The legality of skill-game machines that operate without being taxed or regulated like slot machines in casinos is scheduled to be heard by the Pennsylvania Supreme Court.

The state’s Supreme Court agreed in June to determine whether the terminals are unlicensed gambling machines, accepting Pennsylvania Attorney General Michelle Henry's appeal of a lower-court decision that found the games are based on a player’s ability, not solely chance.

Pennsylvania's licensed casinos have upped the ante, however, filing a lawsuit last month in the Supreme Court seeking a declaration that taxes applied to casinos' slot machines are unconstitutional as no such taxes are applied to skill-game machines. 

“We have been very vocal in our position that these skill games … sound, look, smell like a slot machine and there is a lot of concern around that,” Penn CEO Jay Snowden said Thursday (August 8) when asked about the case during the company’s second-quarter earnings conference call.

“Obviously, we continue to fight against what has been a rapid expansion of skill-based games in Pennsylvania through the court system,” Snowden said. “We think that we have a very strong position there.”

Snowden stressed that the gaming industry was “very much aligned on fighting against the expansion of skill-based games, not just in Pennsylvania, but around the country”.

“So, we’ll see how things play out in Pennsylvania, but I think that my comments speak for themselves in terms of our position,” he added.

Snowden did not offer a timeline for when the state's Supreme Court might rule on the legality of skill games.

Penn, which operates four casinos in Pennsylvania, joined with the owners of eight other casinos to ask the state’s high court to declare the 54 percent tax on slot-machine revenue unconstitutional because the state does not impose it broadly on skill-game terminals.

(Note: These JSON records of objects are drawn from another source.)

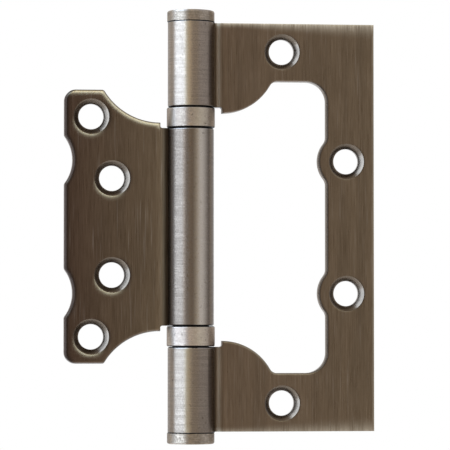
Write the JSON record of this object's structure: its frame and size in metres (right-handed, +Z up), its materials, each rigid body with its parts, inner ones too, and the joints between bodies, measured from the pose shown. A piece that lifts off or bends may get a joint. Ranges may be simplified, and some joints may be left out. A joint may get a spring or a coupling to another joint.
{
  "type": "surface mount hinge",
  "caption": "Non-mortise door hinge, open flat: a leaf with a window, a smaller leaf that nests in it, a rolled barrel with a headed pin, and ball thrust bearings.",
  "frame": {"origin": "on the pin's axis, at mid-height of the hinge", "axes": "+Z up the pin towards its head, +X across the large leaf, and +Y towards the back faces that lie on the frame and the door, so the countersinks open to -Y"},
  "size_m": [0.0763, 0.0118, 0.1058],
  "materials": {
    "bronze_plate": "brushed steel, antique bronze plated and lacquered",
    "bearing_steel": "ground bearing steel, greased",
    "cage_brass": "punched brass"
  },
  "bodies": {
    "frame_side": {"large_leaf": "bronze_plate", "hinge_pin": "bronze_plate", "bottom_plug": "bronze_plate", "upper_bearing_top_race": "bearing_steel", "lower_bearing_bottom_race": "bearing_steel"},
    "door_side": {"small_leaf": "bronze_plate", "upper_bearing_shroud": "bronze_plate", "upper_bearing_bottom_race": "bearing_steel", "lower_bearing_shroud": "bronze_plate", "lower_bearing_top_race": "bearing_steel"},
    "upper_balls": {"upper_bearing_cage": "cage_brass", "upper_bearing_ball_1": "bearing_steel", "upper_bearing_ball_2": "bearing_steel", "upper_bearing_ball_3": "bearing_steel", "upper_bearing_ball_4": "bearing_steel", "upper_bearing_ball_5": "bearing_steel", "upper_bearing_ball_6": "bearing_steel", "upper_bearing_ball_7": "bearing_steel", "upper_bearing_ball_8": "bearing_steel", "upper_bearing_ball_9": "bearing_steel", "upper_bearing_ball_10": "bearing_steel"},
    "lower_balls": {"lower_bearing_cage": "cage_brass", "lower_bearing_ball_1": "bearing_steel", "lower_bearing_ball_2": "bearing_steel", "lower_bearing_ball_3": "bearing_steel", "lower_bearing_ball_4": "bearing_steel", "lower_bearing_ball_5": "bearing_steel", "lower_bearing_ball_6": "bearing_steel", "lower_bearing_ball_7": "bearing_steel", "lower_bearing_ball_8": "bearing_steel", "lower_bearing_ball_9": "bearing_steel", "lower_bearing_ball_10": "bearing_steel"}
  },
  "joints": [
    {"name": "leaf_swing", "type": "hinge", "parent": "frame_side", "child": "door_side", "pos_m": [0, 0, 0], "axis": [0, 0, 1], "continuous": true},
    {"name": "upper_balls_turn", "type": "hinge", "parent": "frame_side", "child": "upper_balls", "pos_m": [0, 0, 0], "axis": [0, 0, 1], "continuous": true},
    {"name": "lower_balls_turn", "type": "hinge", "parent": "frame_side", "child": "lower_balls", "pos_m": [0, 0, 0], "axis": [0, 0, 1], "continuous": true}
  ],
  "couplings": [
    {"joint": "upper_balls_turn", "follows": "leaf_swing", "ratio": 0.5},
    {"joint": "lower_balls_turn", "follows": "leaf_swing", "ratio": 0.5}
  ]
}
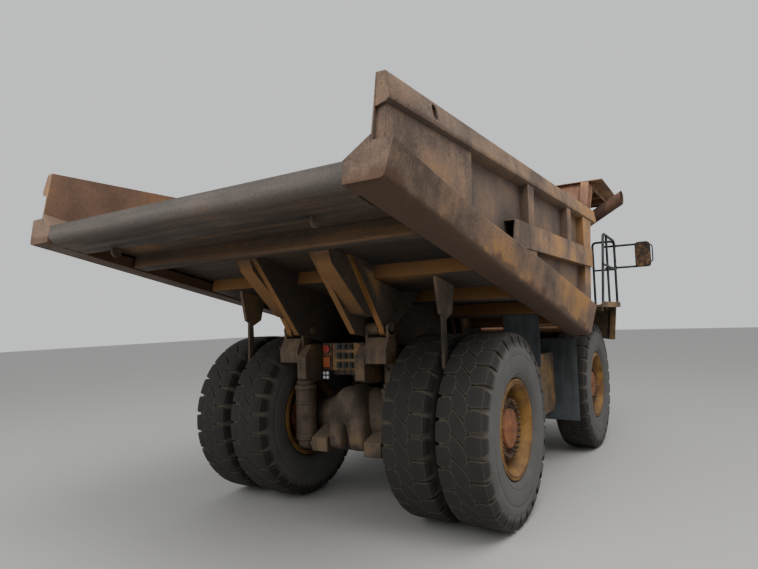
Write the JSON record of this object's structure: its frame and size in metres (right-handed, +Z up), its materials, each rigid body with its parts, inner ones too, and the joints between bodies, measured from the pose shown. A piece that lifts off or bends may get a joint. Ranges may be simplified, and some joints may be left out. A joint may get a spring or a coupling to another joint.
{
  "type": "mining dump truck",
  "caption": "Rigid-frame mining dump truck with a tipping rock body, canopy, offset cab, twin rear wheels, steered front wheels and telescopic hoists.",
  "frame": {"origin": "on the ground under the middle of the whole machine", "axes": "+X towards the front, +Y to the left, +Z up"},
  "size_m": [8.065, 5.08, 4.057],
  "materials": {
    "tyre_rubber": "worn, dusty",
    "rim_paint": "matt paint, rusty",
    "window_glass": "clear",
    "body_steel": "paint worn to rust",
    "frame_paint": "matt paint, dusty",
    "cab_paint": "satin paint",
    "dark_steel": "satin black paint",
    "cast_steel": "dusty casting",
    "hoist_chrome": "polished",
    "exhaust_steel": "rusted pipe",
    "flap_rubber": "faded",
    "lamp_lens": "clear lens",
    "cab_trim": "grained"
  },
  "bodies": {
    "chassis": {"frame": "frame_paint", "front_bumper": "frame_paint", "engine_block": "dark_steel", "driveline": "cast_steel", "hood": "frame_paint", "radiator_grille": "dark_steel", "deck_left": "frame_paint", "deck_right": "frame_paint", "cab_shell": "cab_paint", "cab_glass": "window_glass", "cab_seat": "cab_trim", "cab_console": "cab_trim", "handrails": "dark_steel", "mirrors": "dark_steel", "ladders": "dark_steel", "side_tanks": "frame_paint", "air_cleaner": "frame_paint", "exhaust_pipe": "exhaust_steel", "front_struts": "cast_steel", "rear_axle": "cast_steel", "rear_struts": "cast_steel", "rear_lamps": "frame_paint", "head_lamps": "lamp_lens", "mud_flaps": "flap_rubber"},
    "door": {"cab_door": "cab_paint", "door_glass": "window_glass"},
    "knuckle_l": {"knuckle_left": "cast_steel"},
    "knuckle_r": {"knuckle_right": "cast_steel"},
    "track_rod": {"track_rod": "cast_steel"},
    "wheel_front_l": {"front_rim_left": "rim_paint", "front_tyre_left": "tyre_rubber"},
    "wheel_front_r": {"front_rim_right": "rim_paint", "front_tyre_right": "tyre_rubber"},
    "wheels_rear_l": {"rear_rim_left": "rim_paint", "rear_tyre_left_inner": "tyre_rubber", "rear_tyre_left_outer": "tyre_rubber"},
    "wheels_rear_r": {"rear_rim_right": "rim_paint", "rear_tyre_right_inner": "tyre_rubber", "rear_tyre_right_outer": "tyre_rubber"},
    "dump_body": {"body_floor": "body_steel", "body_side_left": "body_steel", "body_side_right": "body_steel", "body_front_wall": "body_steel", "body_canopy": "body_steel", "body_flaps": "flap_rubber", "rock_ejectors": "cast_steel"},
    "hoist_barrel_pair": {"hoist_barrels": "frame_paint"},
    "hoist_stage_pair": {"hoist_stages": "hoist_chrome"},
    "hoist_rod_pair": {"hoist_rods": "hoist_chrome"}
  },
  "joints": [
    {"name": "body_tip", "type": "hinge", "parent": "chassis", "child": "dump_body", "pos_m": [-1.8875, 0, 1.95], "axis": [0, -1, 0], "range_deg": [0, 55]},
    {"name": "hoist_swing", "type": "hinge", "parent": "chassis", "child": "hoist_barrel_pair", "pos_m": [-0.3675, 0, 0.7], "axis": [0, -1, 0], "range_deg": [0, 26.68]},
    {"name": "hoist_stage_slide", "type": "slide", "parent": "hoist_barrel_pair", "child": "hoist_stage_pair", "axis": [0.3531, 0, 0.9356], "range_m": [0, 0.8209]},
    {"name": "hoist_rod_slide", "type": "slide", "parent": "hoist_stage_pair", "child": "hoist_rod_pair", "axis": [0.3531, 0, 0.9356], "range_m": [0, 0.8209]},
    {"name": "steer_left", "type": "hinge", "parent": "chassis", "child": "knuckle_l", "pos_m": [2.3825, 1.1, 0.9365], "axis": [0, 0, 1], "range_deg": [-39, 39]},
    {"name": "steer_right", "type": "hinge", "parent": "chassis", "child": "knuckle_r", "pos_m": [2.3825, -1.1, 0.9365], "axis": [0, 0, 1], "range_deg": [-39, 39]},
    {"name": "track_rod_shift", "type": "slide", "parent": "chassis", "child": "track_rod", "axis": [0, -1, 0], "range_m": [-0.2096, 0.2096]},
    {"name": "front_wheel_left_spin", "type": "hinge", "parent": "knuckle_l", "child": "wheel_front_l", "pos_m": [2.3825, 1.55, 0.9365], "axis": [0, 1, 0], "continuous": true},
    {"name": "front_wheel_right_spin", "type": "hinge", "parent": "knuckle_r", "child": "wheel_front_r", "pos_m": [2.3825, -1.55, 0.9365], "axis": [0, 1, 0], "continuous": true},
    {"name": "rear_wheels_left_spin", "type": "hinge", "parent": "chassis", "child": "wheels_rear_l", "pos_m": [-1.3675, 1.268, 0.9365], "axis": [0, 1, 0], "continuous": true},
    {"name": "rear_wheels_right_spin", "type": "hinge", "parent": "chassis", "child": "wheels_rear_r", "pos_m": [-1.3675, -1.268, 0.9365], "axis": [0, 1, 0], "continuous": true},
    {"name": "cab_door_swing", "type": "hinge", "parent": "chassis", "child": "door", "pos_m": [2.4425, 1.72, 2.9], "axis": [0, 0, 1], "range_deg": [0, 80]}
  ],
  "couplings": [
    {"joint": "hoist_swing", "follows": "body_tip", "ratio": 0.476},
    {"joint": "hoist_stage_slide", "follows": "body_tip", "m_per_rad": 0.85},
    {"joint": "hoist_rod_slide", "follows": "body_tip", "m_per_rad": 0.85},
    {"joint": "steer_right", "follows": "steer_left", "ratio": 1},
    {"joint": "track_rod_shift", "follows": "steer_left", "m_per_rad": 0.305}
  ]
}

The 40-page lawsuit, filed earlier this month, could threaten the almost $1bn in taxes generated by more than 19,000 slot machines that are paid to the state, municipalities and counties. The lawsuit was filed by Penn, Caesars Entertainment, Cordish Cos. and other operators against the Pennsylvania Gaming Control Board (PGCB) and state's Department of Revenue.

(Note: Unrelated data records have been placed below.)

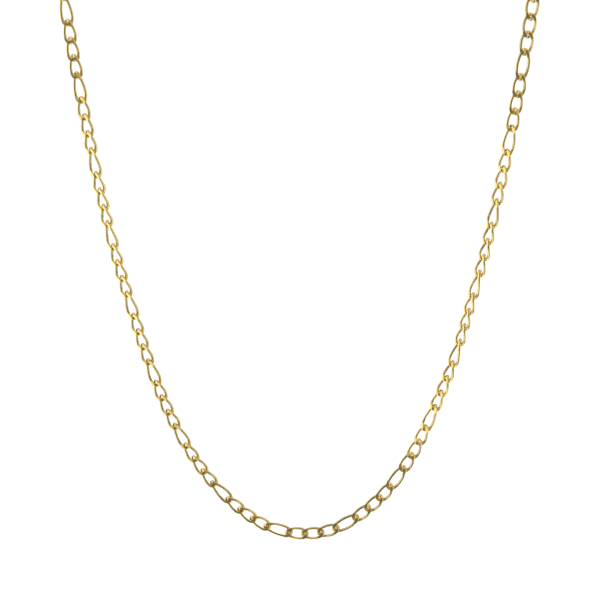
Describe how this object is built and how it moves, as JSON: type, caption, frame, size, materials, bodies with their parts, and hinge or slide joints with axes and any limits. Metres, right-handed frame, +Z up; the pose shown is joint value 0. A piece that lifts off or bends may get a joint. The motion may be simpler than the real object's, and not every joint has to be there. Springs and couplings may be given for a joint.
{
  "type": "figaro chain necklace",
  "caption": "Fine figaro chain necklace: short curb links and longer ones in turn, one closed loop that hangs in a U from the nape, joined behind by a small ring clasp.",
  "frame": {"origin": "middle of the clasp at the nape, where the worn chain rests on the back of the neck", "axes": "+Z up, against the way the chain hangs; -Y to the front, where the U hangs in one upright plane; +X to the viewer's right"},
  "size_m": [0.1047, 0.0649, 0.1713],
  "materials": {
    "chain": "polished yellow gold plate, ground flat on the two faces",
    "clasp": "polished yellow gold plate"
  },
  "bodies": {
    "root": {"chain_left": "chain", "chain_right": "chain", "clasp": "clasp"}
  },
  "joints": []
}
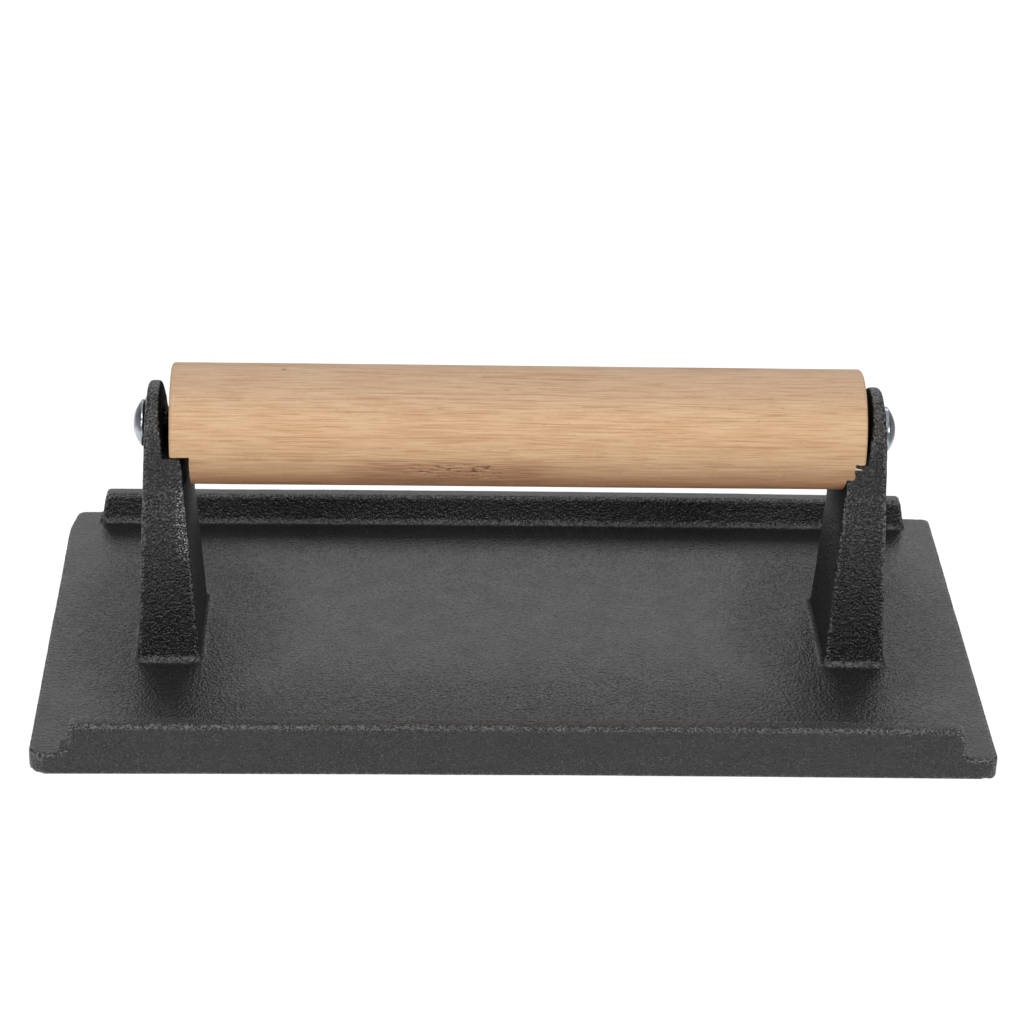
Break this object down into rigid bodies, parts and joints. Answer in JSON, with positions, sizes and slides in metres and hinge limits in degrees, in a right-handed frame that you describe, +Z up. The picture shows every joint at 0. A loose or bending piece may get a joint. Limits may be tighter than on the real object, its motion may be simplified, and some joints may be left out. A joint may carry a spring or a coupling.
{
  "type": "grill press",
  "caption": "Cast-iron grill press: flat rectangular plate with a raised ridge along each long edge and two posts carrying a round beech bar handle held by domed screws.",
  "frame": {"origin": "middle of the plate's flat underside, on the surface the press stands on", "axes": "+X along the plate and the handle, +Y across the plate towards the far ridge, +Z up from the underside to the handle"},
  "size_m": [0.21, 0.108, 0.0709],
  "materials": {
    "iron": "black semi-gloss baked coating over a fine sand-cast skin",
    "beech": "bare sanded beech, grain along the handle",
    "zinc_steel": "bright zinc plate",
    "insert_brass": "machined, hidden inside the handle ends"
  },
  "bodies": {
    "root": {"press_casting": "iron", "handle": "beech", "left_screw": "zinc_steel", "right_screw": "zinc_steel", "left_insert": "insert_brass", "right_insert": "insert_brass"}
  },
  "joints": []
}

“Pennsylvania’s licensed gaming operators support tens of thousands of quality jobs and contribute billions to Commonwealth communities in capital investments and tax revenue,” Chris Cylke, senior vice president, government relations with the American Gaming Association (AGA), said in an email on Friday.

“Meanwhile, skill-game companies have consistently exploited legal loopholes and political processes to grow their unlicensed operations in the Commonwealth while avoiding paying their fair share of taxes,” Cylke said. “This stark contrast gives legal operators every right to ask the court to address the current double standards that the Pennsylvania Constitution seeks to prevent.”

The owners of 12 of the state’s 17 casinos are asking the state’s high court to apply the same take rate to skill games or to bar the collection of taxes from slot machines.

“There is no basis for requiring licensed entities to pay about half of their slot machine revenue to the Commonwealth while allowing unlicensed entities to pay no tax on such revenue,” the casino-owners argue in the lawsuit.

Executives from Pace-O-Matic, the most prominent supplier of skill-game machines in the U.S., have expressed their opposition to any tax rate on skill machines of 54 percent, arguing that the company's products are not gambling.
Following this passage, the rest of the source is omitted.